The problem with the availability heuristic is that we assume that if several examples are readily available in our mind, the event or subject matter is commonplace. But, as with our example of violent crime, that assumption is not always correct.
However, there are many situations in which the availability heuristic is useful and accurate. For example, it's part of what makes us careful in dangerous situations. If we can think of a similar situation that ended badly for someone else, we are more likely to be cautious and better protect ourselves.
Another type of heuristic is a representativeness heuristic, a mental shortcut that helps us make a decision by comparing information to our mental prototypes. For example, if someone was to describe an older woman as warm and caring with a great love of children, most of us would assume that the older woman is a grandmother. She fits our mental representation of a grandmother, so we automatically classify her into that category.
This heuristic, like others, saves us time and energy. We make a snap decision and assumption without thinking very much. Unfortunately, many examples of the representativeness heuristic involve succumbing to stereotypes. We might assume that someone who loves skateboarding is always getting into trouble or that a child dislikes healthy food.
The final type of heuristic we'll discuss in this lesson is the base-rate heuristic, a mental shortcut that helps us make a decision based on probability. For an example, imagine you live in a big city and hear an animal howling around midnight. You would probably assume it was just a dog, as wolves aren't likely to be found in the city. Statistically, a wolf howling in the city would be very improbable.
Now, what do you think most people would do if presented with a situation in which they could either use the representativeness or base-rate heuristic? For example, Gail loves to play chess and listens to classical music. In her spare time, she enjoys shopping at used bookstores and touring museums. Now, is Gail more likely to be a nurse or a librarian? Which heuristic do you think most people would use to answer this question?
If you guessed the representativeness heuristic, you would be correct. Most would answer that Gail is probably a librarian. They used the representativeness heuristic, as she is representative of the mental image or prototype that we have of a librarian because she appears to be intelligent and loves to read.
In reality, though, it is far more likely that Gail is a nurse because there are far more nurses than librarians in the world. Yet, few people use the base-rate heuristic, partly because the representativeness information is so compelling.

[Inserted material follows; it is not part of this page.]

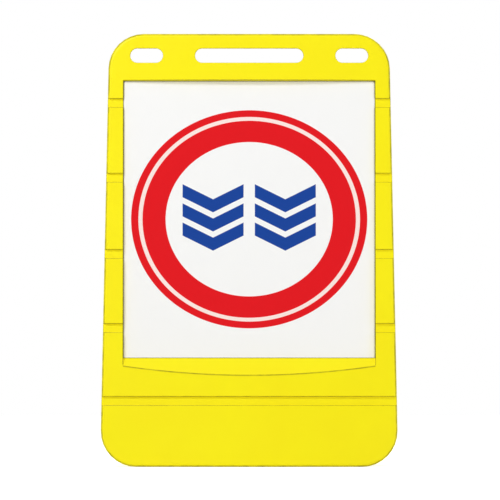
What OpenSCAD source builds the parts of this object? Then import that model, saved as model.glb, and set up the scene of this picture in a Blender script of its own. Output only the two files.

In summary, a heuristic is a mental shortcut that helps us make decisions and judgments quickly without having to spend a lot of time researching and analyzing information. Most of the time, heuristics are extremely helpful, but they can lead to errors in judgment.
The availability heuristic is a mental shortcut that helps us make a decision based on how easy it is to bring something to mind. We tend to assume that if several examples are readily available in our mind, the event or subject matter is commonplace.
The representativeness heuristic is a mental shortcut that helps us make a decision by comparing information to our mental prototypes. Unfortunately, many examples of the representativeness heuristic involve succumbing to stereotypes.
Finally, the base-rate heuristic is a mental shortcut that helps us make a decision based on probability. This is when we make a snap judgment based on our knowledge of how likely something is to occur or be true statistically.